Often putting yourself in the audience’s position really helps. What would you stop and interact with if you were scrolling through endless baby photos and summer holiday shots on Facebook?

Set yourself some clear goals and then decide on which metrics you’re interested in to refer back to throughout the campaign.

2. Record benchmarks

Once you’ve decided what it is you’re trying to do, take a snapshot of where you are now. Benchmark your current social presence – what channels are you already using, what do you intend to start using (and why), how many fans and followers do you have?

Take a look at your existing content and make a note of how engaged your audience is. Use Facebook Insights to record your most popular posts, and look at when these were posted and what about.

If you’re looking to drive web traffic from your social channels record how many visits your site receives at the moment, along with average visit duration and pages visited per session.

Are people dropping off at a certain point? If you’re looking to increase actual conversions look into where people are leaving the site and investigate why to inform your strategy moving forward.

A full social audit of your brand’s current social presence will give you something to compare with as the campaign progresses.

There’s nothing more frustrating than running a successful campaign but not having anything to measure where you started from! 

3. Set up tracking

Of course there’s a plethora of free analytics software and various tools available to successfully track your social media and digital efforts – it’s just a case of where to start.

Many social platforms have integrated analytics that’ll give you great insight into the engagement and uptake of your social posts. Facebook’s Insights platform, although ever-changing, offers lots of actionable data such as when your audience is most online, (i.e. giving you the best times to post for your brand), audience demographics such as age and location, and positive/negative engagements on your content.

Twitter Analytics offers snapshots of your tweets’ impressions, engagement rate, link clicks, and of course RTs, mentions and favourites. You can also see the gender ratio and locations of your followers, as well as who they follow – all of the above presented in handy charts and graphs within the analytics platform. Allocating a budget to your tweets will give you access to the advertising platform and open up more opportunity for tracking. 

4. Be smart

Combine audience understanding gained from social analytics with smart segmenting in Google Analytics and you’re onto a winner.

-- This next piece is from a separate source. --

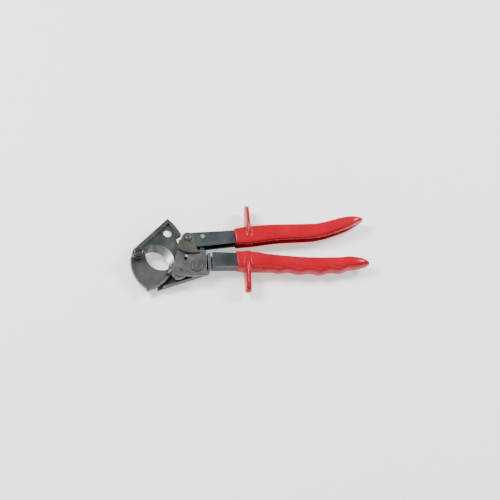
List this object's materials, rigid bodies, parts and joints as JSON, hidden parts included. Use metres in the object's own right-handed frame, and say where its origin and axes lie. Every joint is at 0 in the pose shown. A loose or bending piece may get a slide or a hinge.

Setting up segments in Analytics to track social visitors and see how they behave to their counterparts is an interesting way to understand your audience and inform your future strategies.

Visitor Flow analysis can be undertaken to track the customer journey and see page drop-offs, and linking any AdWords campaigns will allow you to follow this journey to completion also, within one platform.

Test various content layouts or copy configurations by setting up A/B tests on your social graphics, posts and ads, and use heatmapping tools such as Crazy Egg on your landing pages to show you physical hotspots and what’s getting most engagement.

It’s worth also setting up UTM tracking links if you’re running multiple social campaigns driving traffic to your website.

Combine all of this with smart social content planning / advertising, drilling down targeting to users’ interests, ages and locations, and make your content relevant to them by only posting when most people are online.

5. Be flexible

Perhaps the most important thing to remember when measuring social ROI is to be flexible. The digital sphere is a fast-moving, ever-changing one.

What works one week might not the next, and engagement is bound to drop off at some point. Be ready when it does with the next plan of attack – informed by following your customer journey via the analytics and tracking tools discussed here.

Always monitor and review progress, referring to your objectives and benchmarks set out at the beginning – if something’s not working or picking up enough traction – adjust it.

Have contingency plans in place and utilise A/B testing where possible to see what works best. Keep an eye out in the news for any relevant newsjacking opportunities, and on blogs such as this for the latest industry tips and tricks.  

Once you’ve got a solid process in place for setting up and measuring your social campaigns, you can learn and build on your success each time.